You will not convince the Islamic world, which invokes Sharia law, to change its belief system, especially not if the West itself appears to have been gripped by a deep crisis of meaning. Which, I think, is a matter many people are concerned with.

The spreading by denigration of symbols like the headscarf with attached texts like the above is an expression of anger or ridicule. Now we all know that this leads to the opposite of the intended. It is turning-off and deepening aversion instead of courage to approach those who are understood to be different.

If I were to ridicule you personally, would any form of communication be hostile, or would we simply stop talking to each other, or not?

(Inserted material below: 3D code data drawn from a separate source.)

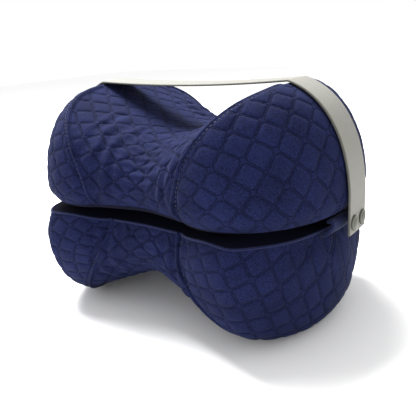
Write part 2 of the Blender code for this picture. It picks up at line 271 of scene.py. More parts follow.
def seam_x(half, angle):
    """Where the seam lies along X."""
    up = rounded_square(angle, half["shoulder_power"])[1]
    return half["seam_at_side"] + (half["seam"] - half["seam_at_side"]) * up * up


def saddle_point(half, along, angle):
    """Points of the saddle panel: along is 0 at the waist and 1 or -1 at the seams."""
    reach = seam_x(half, angle)
    seam = lobe_form(half, reach, angle)
    across, up = rounded_square(angle, WAIST_POWER)
    edge = edge_height(half, 0.0)
    soft = half["softness"]
    rise = (np.sqrt(along * along + soft * soft) - soft) / (math.sqrt(1 + soft * soft) - soft)
    waist_y = -half["waist_width"] * across
    waist_z = edge + (half["waist"] - edge) * up
    y = waist_y + (seam[..., 1] - waist_y) * rise
    z = waist_z + (seam[..., 2] - waist_z) * rise
    return curled(half, np.stack(np.broadcast_arrays(along * reach, y, z), axis=-1))


def run_lengths(points):
    """Distance from the first point to each one, along the first axis."""
    steps = np.linalg.norm(np.diff(points, axis=0), axis=-1)
    return np.concatenate([np.zeros_like(steps[:1]), np.cumsum(steps, axis=0)])


def pad_noise(u, v, seed):
    """A fixed number from 0 to 1 for each quilted pad."""
    mixed = np.sin(np.floor(u) * 127.1 + np.floor(v) * 311.7 + seed * 74.7) * 43758.5453
    return mixed - np.floor(mixed)


def slow_noise(points, scale, seed):
    """Smooth unevenness from -1 to 1, made of a few waves."""
    random = np.random.default_rng(seed)
    total = np.zeros(points.shape[:-1])
    for _ in range(7):
        way = random.normal(size=3)
        way *= random.uniform(0.6, 1.5) / (np.linalg.norm(way) * scale)
        total += np.sin(points @ way * 2 * math.pi + random.uniform(0, 2 * math.pi))
    return total / 7


def quilt_relief(u, v, seed):
    """Height of the quilting, with u and v in cells: padded squares between paired sewn lines."""
    near_u = np.round(u)
    near_v = np.round(v)
    even = np.mod(near_u + near_v, 2) < 0.5
    corner = np.where(even, ROUND_CORNER, PLAIN_CORNER)
    half_pad = QUILT_CELL / 2 - QUILT_LINE_FROM_MIDDLE
    reach_u = (0.5 - np.abs(u - near_u)) * QUILT_CELL - half_pad + corner
    reach_v = (0.5 - np.abs(v - near_v)) * QUILT_CELL - half_pad + corner
    outside = np.hypot(np.maximum(reach_u, 0), np.maximum(reach_v, 0))
    gap = outside + np.minimum(np.maximum(reach_u, reach_v), 0) - corner
    inside = np.maximum(-gap, 0)
    height = PAD_HEIGHT * (PAD_LEAST + PAD_SPREAD * pad_noise(u, v, seed))
    pad = height * (1 - np.exp(-inside / PAD_SHOULDER))
    line = LINE_DEPTH * np.exp(-((gap / LINE_WIDTH) ** 2))
    strip = STRIP_HEIGHT * smooth(gap / QUILT_LINE_FROM_MIDDLE)
    return pad - line + strip - QUILT_SINK


def welt_relief(distance):
    """Rolled seam allowance beside the seam on the saddle's side, with its crease."""
    across = np.clip(distance / WELT_WIDTH, 0, 1)
    roll = WELT_HEIGHT * np.sqrt(np.clip(np.sin(math.pi * across), 0, 1))
    crease = CREASE_DEPTH * np.exp(-((distance / CREASE_WIDTH) ** 2))
    return roll - crease


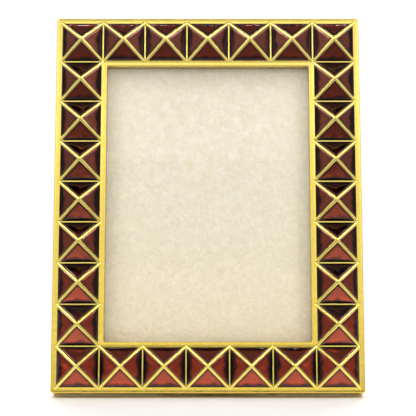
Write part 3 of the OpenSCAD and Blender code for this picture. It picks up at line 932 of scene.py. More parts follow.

This development, that the Sharia will one day be a thing of the past, may no longer occur during your and my lifetime. In the history of human development it has always proved to be the better strategy to get in touch with enemies and to show them a certain respect for their traditions, no matter how absurd and distorted they may seem.

Only the constant dripping hollows the stone. But satires or contemptuous memes throw back the efforts of all those who want to overcome their strangeness to each other. People must first spend several generations in a different culture in order to change their canon of values. The old is only slowly replaced by the new.

One can take a critical look at Sharia law. But I would think that if it were a matter of more in-depth and well-founded research that discusses history and the further causes for adhering to outdated traditions, I would be in favour. I would assume that this is especially the case in countries that are going through many crises, for example Afghanistan, which has been a battlefield for many decades. People who suffer uninterruptedly from armed conflicts tend to cling more firmly to their faith and to the old, because there is often hardly anything else that makes sense to them.

I know this at first hand, because I come from a family that had to stay away from home for more than forty years, my parents and grandparents have a long history of expulsion, and they clung very much to a belief in God, because otherwise they would most likely have gone mad. From my point of view war and captivity are often involved with the belief system.